Ginger CO2 extract represents one of the most compelling production opportunities for food manufacturers in the current market cycle. The combination of high consumer demand, premium pricing potential, clean-label compatibility, and the technical superiority of supercritical CO2 extraction over conventional methods creates a strong investment thesis. The right extraction equipment - certified, scalable, and designed for food-grade production - is the enabling technology that makes this opportunity accessible.

FAQs

Q: What is the difference between ginger CO2 extract and ginger essential oil?

A: Ginger CO2 extract is produced using supercritical carbon dioxide, which captures both volatile essential oil components and non-volatile pungent compounds like gingerols and shogaols. Conventional ginger essential oil produced by steam distillation contains only volatile fractions and loses heat-sensitive bioactives during processing.

Q: Is ginger CO2 extract safe for direct food consumption?

A: Ginger CO2 extract is a highly concentrated ingredient and is not intended for direct consumption.
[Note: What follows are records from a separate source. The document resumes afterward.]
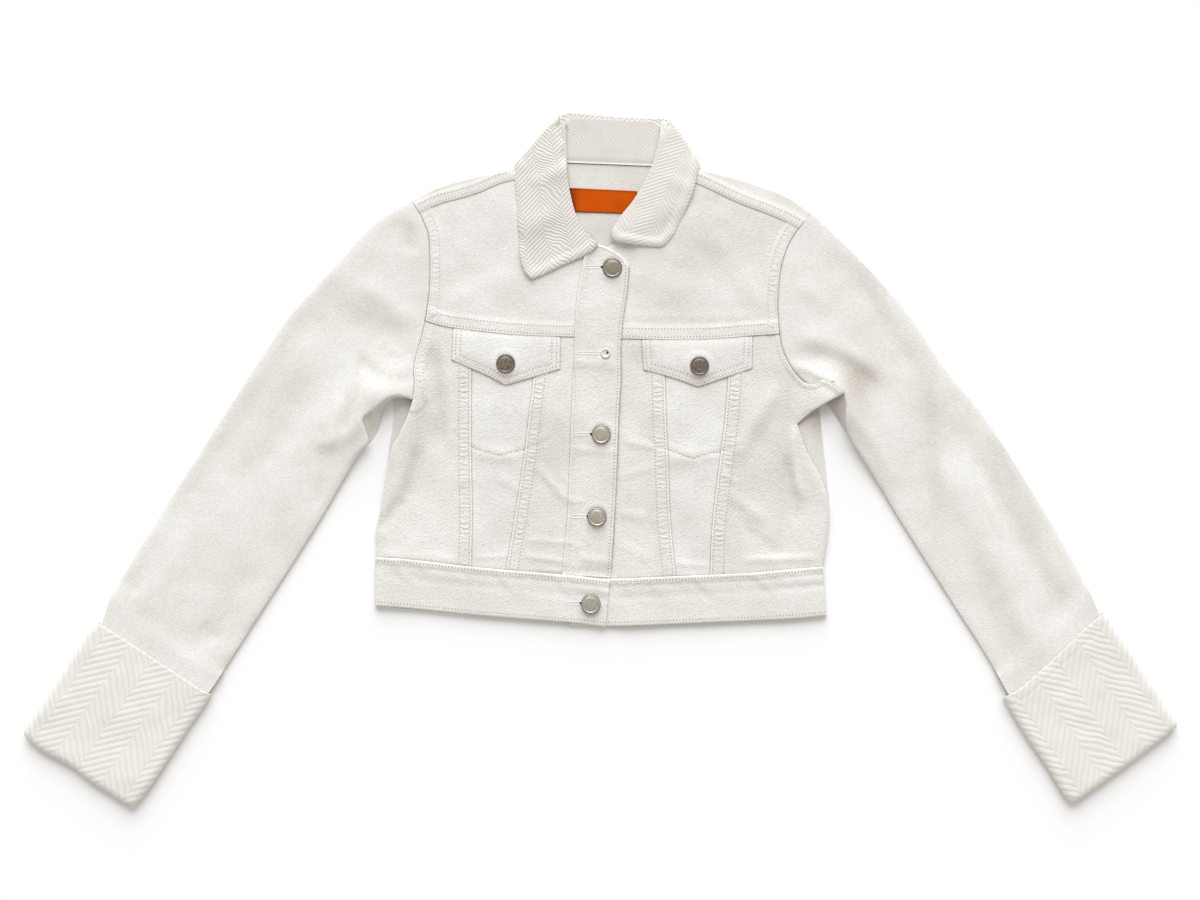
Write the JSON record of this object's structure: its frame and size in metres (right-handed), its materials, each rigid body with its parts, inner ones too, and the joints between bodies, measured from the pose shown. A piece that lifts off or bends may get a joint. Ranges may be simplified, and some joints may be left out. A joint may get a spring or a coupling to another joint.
{
  "type": "denim jacket",
  "caption": "Cropped denim jacket laid flat, front up, with a herringbone collar, wide turned-back cuffs, flap pockets and metal buttons.",
  "frame": {"origin": "centre of the outline on the surface that the jacket lies on", "axes": "+X to the right of the garment as seen from above, +Y up to the collar, +Z out of the surface to the viewer"},
  "size_m": [1.0714, 0.645, 0.0109],
  "materials": {
    "denim": "off-white cotton twill, matt",
    "herringbone": "off-white heavy herringbone cotton, matt, deep ribs",
    "label": "orange woven strip, plain",
    "metal": "grey bronze, worn",
    "white_plastic": "off-white, satin"
  },
  "bodies": {
    "root": {"back_yoke": "denim", "back_body": "denim", "waistband_back": "denim", "front_yoke_left": "denim", "front_yoke_right": "denim", "side_front_left": "denim", "side_front_right": "denim", "mid_panel_left": "denim", "mid_panel_right": "denim", "centre_front_left": "denim", "centre_front_right": "denim", "placket": "denim", "flap_left": "denim", "flap_right": "denim", "waistband_left": "denim", "waistband_right": "denim", "sleeve_left": "denim", "sleeve_right": "denim", "collar_fall": "herringbone", "collar_stand": "herringbone", "cuff_left": "herringbone", "cuff_right": "herringbone", "label": "label", "button_1": "metal", "button_3": "metal", "button_4": "metal", "button_waist": "metal", "button_flap_left": "metal", "button_flap_right": "metal", "button_2": "white_plastic"}
  },
  "joints": []
}
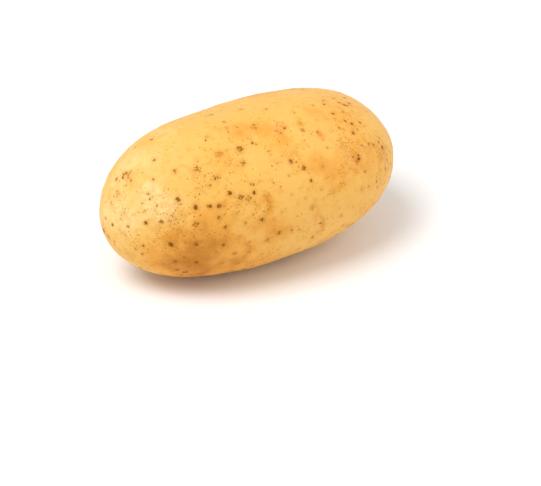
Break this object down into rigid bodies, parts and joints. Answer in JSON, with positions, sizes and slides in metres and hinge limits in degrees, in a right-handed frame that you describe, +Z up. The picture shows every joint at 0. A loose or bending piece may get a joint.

It must be diluted or formulated into food products at appropriate usage levels. However, the extract itself is solvent-residue-free and suitable for food-grade applications when properly formulated.

Q: What certifications should I look for in CO2 extraction equipment for ginger production?

A: Key certifications include GMP (Good Manufacturing Practice), CE (European safety compliance), ASME (American pressure vessel standard), and ATEX (for safe operation when co-solvents are used).

Q: What is the typical essential oil content in ginger CO2 extract?

A: The essential oil content in ginger CO2 extract typically ranges from 15–30%, with major components including α-zingiberene, β-sesquiphellandrene, α-curcumene, β-phellandrene, and geranial.

Q: How does ginger CO2 extract support natural food preservation?

A: Ginger oleoresin extracted via supercritical CO2 contains gingerols, shogaols, and paradols that exhibit potent antioxidant activity. This makes it a viable natural alternative to synthetic antioxidants for edible oil stabilization and extending shelf life in processed food products.